What stands out are the regions which I'm aware are highly agriculturally productive, indicated in green and cyan: the eastern half of the US, generally, the Argentine and Brazillian Pampas regions, the Sahel, Europe (particularly western Europe -- England, France, and Germany), and south and East Asia. A small patch of Central America.
Notably contrasting: the western US, other than a thin strip (the central valleys of California and Oregon), the Australia, other than the extreme south-eastern band, the Sahara, virtually all of Russia, western South America, and most of Canada. And of course, the Sahara and Antarctica.
We're feeding 7.7 billions of souls on those regions of green and light blue.
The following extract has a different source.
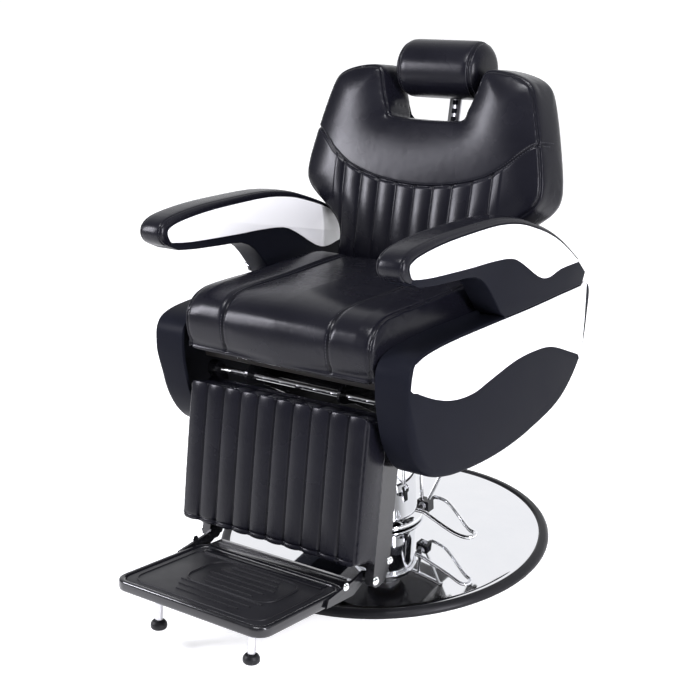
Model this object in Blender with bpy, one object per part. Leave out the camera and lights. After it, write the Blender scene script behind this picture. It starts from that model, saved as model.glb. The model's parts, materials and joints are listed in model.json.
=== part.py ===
"""Hydraulic barber chair, built as separate sub-parts.

Metres, +Z up. The origin is on the floor under the centre of the round base. The chair faces -Y, and the
sitter's left is +X. A profile is a list of (y, z) points, seen from the chair's side, unless its function
says otherwise.
"""

import math

import bmesh
import bpy
from mathutils import Matrix, Vector

# ---- driving dimensions --------------------------------------------------------------------------------
GAP = 0.0003                    # between touching pieces

BASE_RADIUS = 0.36              # outside of the rubber rim
BASE_RIM_WIDTH = 0.02
BASE_RIM_HEIGHT = 0.013
BASE_CROWN = 0.05               # height of the dome beside the pump
BASE_SHEET = 0.005              # thickness of the pressed base disc
HOUSING_RADIUS = 0.075          # chrome pump housing
HOUSING_TOP = 0.235
ROD_RADIUS = 0.03               # hydraulic piston rod
PLATE_Z = 0.29                  # underside of the seat's mounting plate
PEDAL_PIVOT = (0.112, 0.0, 0.102)

FRAME_SIDE_X = 0.11             # inner face of the under-frame's side plates
RECLINE_PIVOT = (0.19, 0.49)    # (y, z)
LEGREST_PIVOT = (-0.272, 0.447)
SEAT_HALF_WIDTH = 0.228
SEAT_FRONT = -0.335
SEAT_REAR = 0.1
SEAT_UNDERSIDE = 0.5
SEAT_TOP = 0.622

COVER_INNER_X = 0.232
COVER_OUTER_X = 0.305
COVER_WALL = 0.0064
ARM_INNER_X = 0.25
ARM_OUTER_X = 0.31
PANEL_THICKNESS = 0.003

BACK_LEAN = math.radians(16.7)
BACK_ORIGIN = (0.177, 0.759)    # (y, z) of the back's widest place, on its front face
BACK_CUSHION = 0.1
BACK_PANEL = 0.015
BACK_BRACKET_X = 0.155
HEADREST_RADIUS = 0.065
HEADREST_HALF_WIDTH = 0.104
HEADREST_CENTRE = (0.2416, 0.0674)
HEADREST_PIVOT = (0.205, 0.105)

CALF_TOP = (-0.343, 0.44)       # (y, z) of the calf pad's upper front edge
CALF_LEAN = math.radians(12.86)
CALF_LENGTH = 0.283
CALF_DEPTH = 0.07
CALF_HALF_WIDTH = 0.218
CHEEK_X = (0.195, 0.215)

FOOT_PIVOT = (-0.339, 0.11)     # (y, z)
TRAY_REAR = (-0.382, 0.108)     # (y, z) of the tray's upper rear edge
TRAY_TILT = math.radians(9.0)
TRAY_LENGTH = 0.258
TRAY_HALF_WIDTH = 0.182
TRAY_DEPTH = 0.022
TONGUE_LENGTH = 0.044           # the tray's narrower tail, which reaches back under the calf pad
TONGUE_HALF_WIDTH = 0.17

STRUT_X = -0.1355
STRUT_FRONT = (0.0, 0.461)      # (y, z) of the recline strut's front pin
STRUT_ARM = (0.09, math.radians(35.0))     # right bracket's lower arm: length, angle behind straight down
LINK_ARM = (0.1, math.radians(22.5))       # left bracket's
CRANK_ARM = (0.0905, math.radians(25.0))   # crank on the leg rest's left cheek
LINK_X = (0.17, 0.176)


# ---- materials -----------------------------------------------------------------------------------------
def material(name, colour, roughness, metallic=0.0):
    made = bpy.data.materials.new(name)
    made.use_nodes = True
    shader = made.node_tree.nodes["Principled BSDF"]
    shader.inputs["Base Color"].default_value = (*colour, 1.0)
    shader.inputs["Roughness"].default_value = roughness
    shader.inputs["Metallic"].default_value = metallic
    return made


for old in list(bpy.data.objects):
    bpy.data.objects.remove(old)

CHROME = material("chrome", (0.86, 0.87, 0.88), 0.06, 1.0)
STEEL = material("steel", (0.5, 0.51, 0.53), 0.35, 1.0)
BRONZE = material("bronze", (0.55, 0.38, 0.2), 0.4, 1.0)
BLACK_STEEL = material("black_steel", (0.02, 0.02, 0.022), 0.2)
LEATHER = material("black_leather", (0.015, 0.015, 0.018), 0.38)
BLACK_PLASTIC = material("black_plastic", (0.018, 0.018, 0.02), 0.35)
WHITE_GLOSS = material("white_gloss", (0.9, 0.9, 0.9), 0.1)
RUBBER = material("rubber", (0.03, 0.03, 0.03), 0.7)
PLYWOOD = material("plywood", (0.55, 0.4, 0.24), 0.7)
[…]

Those are also the regions in which the great civilisations of the past have developed -- compare with a time-lapse of human population such as:
Anyway, the geological history of oxygen is pretty wild:
To increase net oxygen levels in the atmosphere and reduce CO2 levels we would also have to eliminate a lot of the microorganisms that help recycle dead trees and go back to the Paleozoic era and before when these organisms didn't exist and the Earth witnessed several glaciation events.
Adding more stable forests to the world does not reduce CO2 levels or increase oxygen levels (relative to after it becomes a stable forest). It just speeds up the carbon cycle.
“The lungs of the world” is a poetic phrase. Trying to make it literal diminishes it, by giving cynics a small thread to pull on until it unravels — while in the process ignoring all the other ways in which the Amazon is important.
A vibrant discussion of the original post would be relevant — using the misaccounting as a cudgel against environmentalists and journalism as a whole is explicitly not the spirit of HN.
Though i have to admit to bring skeptical of his analysis that suggests the rainforest is a net zero on oxygen production.
But the article totally misses the issue of carbon capture.